TORONTO - Ian McKellen made headlines two years ago when the openly gay British actor spouted off on what seemed an unspoken truth: it's impossible for homosexual Hollywood actors to have successful careers.


TORONTO - Ian McKellen made headlines two years ago when the openly gay British actor spouted off on what seemed an unspoken truth: it's impossible for homosexual Hollywood actors to have successful careers.

"It's very, very, very difficult for an American actor who wants a film career to be open about his sexuality," McKellen said.

From celebrities of yesteryear like Rock Hudson and Montgomery Clift to current-day A-listers, gay actors have long concealed their sexuality, due in large part to studios who fear millions of movie-goers will stay away from films featuring homosexual stars playing straight characters.

But some say the tide might slowly be turning as young actors begin coming out amid an atmosphere of unfiltered news and photos on Internet blogs and websites.

"You have bloggers like Perez Hilton basically outing people constantly," John Webster, who writes a pop culture blog for Xtra.ca, said Tuesday.

"Everybody's being photographed doing everything, and there's no privacy. So you're going to get caught, no matter what you're doing. Somebody's going to take a picture, somebody's going to get information to a blog that your publicist might not want out there - you can't hide anymore."

Gossip blogger Perez Hilton forced Neil Patrick Harris, star of "How I Met Your Mother," to come out after reporting details of his dating life. Other actors who have revealed their sexuality include T.R. Knight of "Grey's Anatomy" fame, Luke Macfarlane, a Canadian actor who appears on "Brothers and Sisters," and Adamo Ruggiero, who plays Marco on "Degrassi: The Next Generation."

Ruggiero says coming out was a relatively easy thing to do in Canada, but added he seriously feels for his Hollywood counterparts.

"My heart goes out to a lot of the young people in Hollywood because they really do have a whole different set of pressures than I have here in Toronto," said Ruggiero, 21.

"I had newspapers that were cheering me on and congratulating me and at the same time respecting my privacy.
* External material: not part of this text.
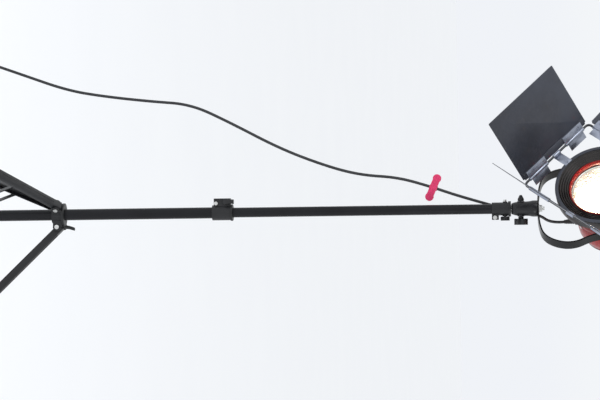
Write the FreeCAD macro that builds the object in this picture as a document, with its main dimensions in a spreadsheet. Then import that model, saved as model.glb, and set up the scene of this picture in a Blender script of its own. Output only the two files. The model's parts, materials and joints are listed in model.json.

And I wondered to myself: Would it have been the same situation in America? I don't think so."

There is simply too much money at stake in the United States, says Ruggiero, who's headed to L.A. this weekend to represent "Degrassi" at the annual GLAAD Awards. The show is nominated for best drama series.

"The biggest young actors in Hollywood have multimillion deals and all this stuff, and there's such a huge publicity engine there that we don't have," Ruggiero says.

"I'd like to think as time goes by, people might be a little more open about their sexuality, but I think the reality as it stands right now in Hollywood is that people really do fear what's going to happen to their careers if they come out. It's all about the dollar signs."

Webster notes that most of the actors coming out recently are TV stars - no major movie stars have taken the brave step, even though there are many well-known actors in Tinseltown whose homosexuality is an open secret despite the presence of spouses and children.

"They're all basically TV actors, people who are probably under contract for multiple seasons, so maybe they feel safe," he said.

"But the major movie studios seem to feel that audiences simply will not buy a gay actor in a heterosexual role, so no leading men or women are coming out. And personally, I would love to see a star on the level of George Clooney come out. That's when you would really see things change."

But Elaine Lui, a correspondent on CTV's ETalk, doesn't think that day is coming any time soon.

"I don't think it's going to change for a long time, if ever," said Lui, who also blogs about celebrity gossip on her website, Lainey's Entertainment Update (www.laineygossip.com).

"Family movies are the ones that are making the most money, like 'Wild Hogs,' for example - that made tons of money. The top-grossing movies are very family-oriented, and nobody wants to imagine that the stars of those movies are gay or to take their kids to those movies and have to explain that to them," she says.

"People seem to get more conservative once they have kids, and they like to believe in illusions just as much as the older generation of movie-goers. The people who go see family movies are very conservative, and it's those movies that are making the studios so much money."